Tripo Kokolja also known as Trifone Cocchiglia (28 February 1661 – 18 October 1713) was a Dalmatian painter from the Bay of Kotor. He is chiefly remembered today for introducing the still life and landscape painting into the art of the eastern Adriatic.

==Life and work==

Born in Perast, on the Bay of Kotor in the Republic of Venice (present-day Montenegro), Kokolja is believed to have studied art in Venice.
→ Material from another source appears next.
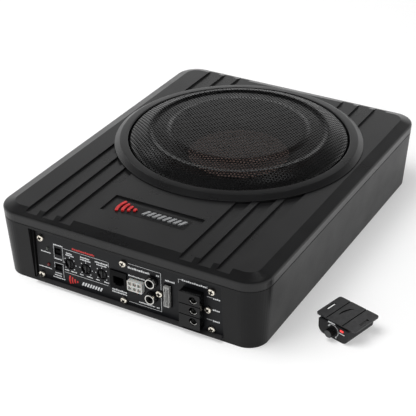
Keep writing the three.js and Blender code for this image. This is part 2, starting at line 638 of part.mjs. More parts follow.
function terminalScrew(z) {
  const headY = TERMINAL_WELL_Y - GAP;
  const head = rodY(TERMINAL.screwX, z, 2.9, headY - 2.4, headY, 12);
  const thread = rodY(TERMINAL.screwX, z, 1.6, headY - 1, -149, 8);
  const slot = box(TERMINAL.screwX - 0.5, TERMINAL.screwX + 0.5, headY - 4, headY - 1.5, z - 3, z + 3);
  return cut(join(head, thread), slot);
}

add('fuse_holder', fuseHolder(), BLACK_PLASTIC);
add('fuse', fuse(), CLEAR_PLASTIC);
add('terminal_block', terminalBlock(), BLACK_PLASTIC);
TERMINAL_SCREW_Z.forEach((z, i) => add(`terminal_screw_${i + 1}`, terminalScrew(z), NICKEL));

// ---------------------------------------------------------------- amplifier
// main board flat over the floor, joined by a header to the upright board of the controls
function circuitBoard() {
  const top = MAIN_BOARD_Z + 1.6;
  const main = box(-100, 100, -139, -74, MAIN_BOARD_Z, top);
  const upright = box(-76, -15, BOARD_FRONT_Y, BOARD_FRONT_Y + 1.6, 11.5, 42);
  const header = box(-60, -30, -143, -134, 11.6, 14);
  const foot = box(-60, -30, -138, -134, top - 0.5, 12);
  const chips = [-84, -66, -40, 84].map((x) => box(x - 5, x + 5, -128, -118, top - 0.5, top + 2.4));
  return join(main, upright, header, foot, ...chips);
}

function heatSpreader() {
  const base = box(-62, 62, -92, -80, 10, 13);
  const wall = box(-62, 62, -83, -80, 12, 34);
  const fins = [-50, -30, -10, 10, 30, 50].map((x) => box(x - 1.5, x + 1.5, -91, -82, 12, 30));
  return join(base, wall, ...fins);
}

function powerTransformer() {
  const ring = [[6, 11.5], [8, 10], [17, 10], [19, 11.5], [19, 23], [17, 25], [8, 25], [6, 23], [6, 11.5]];
  return turned(ring, 24).translate(60, -115, 0);
}

function filterCapacitor() {
  return turned([[0, 10], [8, 10], [8, 33.5], [7, 34.5], [0, 34.5]], 20).translate(20, -115, 0);
}

function speakerLead() {
  const route = new THREE.CatmullRomCurve3([
    new THREE.Vector3(-70, -80, 12.4), new THREE.Vector3(-72, -66, 14), new THREE.Vector3(-76, -48, 22),
    new THREE.Vector3(-76, -34, 34), new THREE.Vector3(-72, -22, 42),
  ]);
  const section = new THREE.Shape();
  section.absellipse(0, 0, 1.2, 2, 0, 2 * Math.PI);
  return new THREE.ExtrudeGeometry(section, { steps: 12, extrudePath: route, curveSegments: 4 });
}

add('circuit_board', circuitBoard(), BOARD);
add('heat_spreader', heatSpreader(), ALUMINIUM);
add('power_transformer', powerTransformer(), COPPER);
add('filter_capacitor', filterCapacitor(), BLACK_PLASTIC);
add('speaker_lead', speakerLead(), RUBBER);

// ---------------------------------------------------------------- remote level control
const remote = new THREE.Group();
remote.position.set(...REMOTE_AT);
remote.rotation.z = REMOTE_TURN;
part.add(remote);

// outline in X and Z with rounded lower corners, as long as the box is deep
function remoteSection(inset) {
  const { halfX, top, wall } = REMOTE;
  const [x, floor, radius] = [halfX - inset, inset, 6 - inset / 2];
  const section = new THREE.Shape();
  section.moveTo(x, top + (inset ? wall : 0));
  section.lineTo(-x, top + (inset ? wall : 0));
  section.absarc(-x + radius, floor + radius, radius, Math.PI, 1.5 * Math.PI);
  section.absarc(x - radius, floor + radius, radius, 1.5 * Math.PI, 2 * Math.PI);
  return section;
}

function alongY(section, y0, y1) {
  return prism(section, 0, y1 - y0, 5).rotateX(Math.PI / 2).translate(0, y1, 0);
}

const REMOTE_JACK = { x: 0, z: 6.4, halfX: 6.4, halfZ: 4.6 };

function remoteHousing() {
  const { front, back, wall } = REMOTE;
  const outer = alongY(remoteSection(0), front, back);
  const inner = alongY(remoteSection(wall), front + wall, back - wall);
  const jackWindow = cutoutFor(REMOTE_JACK, GAP, back - 4, back + 4);
  const shaftHole = rodY(REMOTE_KNOB.x, REMOTE_KNOB.z, 2 + GAP, front - 2, front + 4, 16);
  const lampHole = box(6.6, 10.4, front - 2, front + 4, 9.9, 12);
  return cut(outer, inner, jackWindow, shaftHole, lampHole);
}

// a plate with a slot in each wing, two folds and a shallow crescent pressed in its middle
function remoteBracket() {
  const [z0, z1] = [REMOTE.top + GAP, REMOTE.top + 1.8];
  const plate = prism(roundedRect(19.8, 15.2, 2.6), z0, z1, 4);
  const slots = [-16.4, 16.4].map((x) => box(x - 1.1, x + 1.1, -5.4, 5, z0 - 1, z1 + 1));
  const folds = [-9, 7].map((x) => box(x - 0.4, x + 0.4, -16, 16, z1 - 0.5, z1 + 1));
  const crescent = new THREE.Shape();
  crescent.moveTo(-4.5, -5.3);
  crescent.quadraticCurveTo(-4.5, 2.1, -0.5, 8.4);
  crescent.quadraticCurveTo(-6.7, 2.9, -4.5, -5.3);
  return cut(plate, ...slots, ...folds, prism(crescent, z1 - 0.4, z1 + 1, 5));
}

// a ribbed knob on a short shaft
function remoteKnob() {
  const { x, z } = REMOTE_KNOB;
  const profile = [[0, 0], [3.9, 0], [3.75, 5.1], [3.4, 5.6], [0, 5.6]];
  const baseY = REMOTE.front - 0.6;
  let knob = join(
    turnedOut(profile, x, baseY, z, 16),
    rodY(x, z, 2, baseY - 1, REMOTE.front + 7, 16),
  );
  const ribs = 8;
  for (let i = 0; i < ribs; i += 1) {
    const groove = box(-0.4, 0.4, baseY - 7, baseY - 0.8, 3.4, 5).rotateY((i / ribs) * 2 * Math.PI);
    knob = cut(knob, groove.translate(x, 0, z));
  }
  return knob;
}

add('remote_housing', remoteHousing(), BLACK_PLASTIC, remote);
add('remote_bracket', remoteBracket(), BLACK_PLASTIC, remote);
add('remote_knob', remoteKnob(), BLACK_PLASTIC, remote);
add('remote_led', box(6.9, 10.1, REMOTE.front - 0.4, REMOTE.front + 3, 10.2, 11.7), RED_LENS, remote);
add('remote_socket', modularJack(REMOTE_JACK, REMOTE.back, REMOTE.back - 11, 7), BLACK_PLASTIC, remote);

export default part;
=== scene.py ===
"""Powered car subwoofer with its level control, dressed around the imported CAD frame.

Shapes are written in millimetres, +Z up, with the control panel facing -Y, and are scaled
to metres when a mesh is made.
"""
import math

import bmesh
import bpy
from mathutils import Matrix, Vector


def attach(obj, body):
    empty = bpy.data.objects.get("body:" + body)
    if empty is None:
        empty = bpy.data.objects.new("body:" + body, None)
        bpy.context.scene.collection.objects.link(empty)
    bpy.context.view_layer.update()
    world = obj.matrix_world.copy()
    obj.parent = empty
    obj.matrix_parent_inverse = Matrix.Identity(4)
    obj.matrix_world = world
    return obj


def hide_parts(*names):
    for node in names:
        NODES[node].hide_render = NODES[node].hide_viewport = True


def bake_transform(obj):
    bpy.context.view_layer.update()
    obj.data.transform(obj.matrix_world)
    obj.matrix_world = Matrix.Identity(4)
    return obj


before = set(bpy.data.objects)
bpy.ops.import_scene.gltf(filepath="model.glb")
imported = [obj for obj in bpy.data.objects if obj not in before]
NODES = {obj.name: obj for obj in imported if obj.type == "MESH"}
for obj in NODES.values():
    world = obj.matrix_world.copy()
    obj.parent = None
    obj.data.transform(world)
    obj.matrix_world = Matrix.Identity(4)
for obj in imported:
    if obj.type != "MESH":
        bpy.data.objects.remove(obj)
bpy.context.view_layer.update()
MM = 0.001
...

His most important work was a commission from the Archbishop of Bar, Andrija Zmajević, done at the end of the 17th century. This was a cycle of canvases for the church of Our Lady of the Rocks, opposite Perast, based on instructions of Andrija Zmajević.
The lower series of paintings depicts prophets and sibyls; above these are the Presentation of the Virgin, the Death of the Virgin and the Descent of the Holy Ghost. Above the arch is the Coronation of the Virgin. The ceiling is painted, divided into 45 sections which depict scenes from the Life of the Virgin interspersed with images of evangelists, Fathers of the Church, angels and still lifes of baskets of flowers. These paintings combine certain hallmarks of Baroque technique with a provincial understanding of both drawing and perspective. They were badly restored by a local Franciscan painter, Giuseppe Rossi, in 1883.

Other works by Kokolja include portraits of Vicko Bujović and admiral Krsto Zmajević, both of which are in the town museum, along with a self-portrait. A set of wall paintings in Archbishop Zmajevic's palace, done in 1670, is ruined, but is known to have included landscapes.

Kokolja moved to Korčula in the Republic of Venice (present-day Croatia) towards the end of his life, following the death of his friend Vicko Bujović, dying there in 1713. Among his later works are paintings for the Dominican church in Bol on the island of Brač.